Espresso is considerably more popular outside the U.S., which will help Starbucks’ Verisimo in the international market. GMCR has partnered with Italian coffee roaster Luigi Lavazza to bring an espresso machine to market; reportedly, it will be available in select markets by year end. I don’t know whether this will just be an espresso maker or will also have regular coffee brew capabilities. It better have both — most people will not want two countertop gadgets when one will do.

Wal-Mart (NYSE: WMT) is entering the market as the exclusive seller of the Esio single-serve hot and cold drink maker. The Esio will launch in U.S. stores in October retailing for under $200, per a Sept. 9 press release. There will initially be 30 branded drink choices available, including juices, lemonade, sports drinks and vitamin fitness waters, as well as iced or hot coffees and teas.   

Foolish Bottom Line

I think GMCR is roasted, though it could take a while given the huge number of installed Keurigs. All barriers to entry are now down, and there are deep-pocketed competitors, namely Starbucks and Wal-Mart, further entering or newly entering the market. Starbucks, Wal-Mart, and Kraft can all afford slim profit margins on their single-serve brewers and cups/pods. Any additional profit they make from here on out is whipped cream on their earnings. GMCR can’t survive this scenario as its entire business is the single-serve market.

GMCR will never be the high-flying stock it once was unless it comes out with another hit product ASAP — not any ole hit, but another innovative mega-hit.

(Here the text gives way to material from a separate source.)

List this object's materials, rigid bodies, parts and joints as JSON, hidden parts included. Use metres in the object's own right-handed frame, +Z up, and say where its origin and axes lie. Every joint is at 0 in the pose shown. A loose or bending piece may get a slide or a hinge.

The chances of this are slim to nil.  

Investor takeaways —

  • Invest in companies with sustainable competitive advantages and sell the stock in companies when those sustainable advantages disappear.  
  • Investing in companies that have just one product line is very risky even if the product line is very profitable and appears non-stoppable. Cases in point — Kodak and Research in Motion.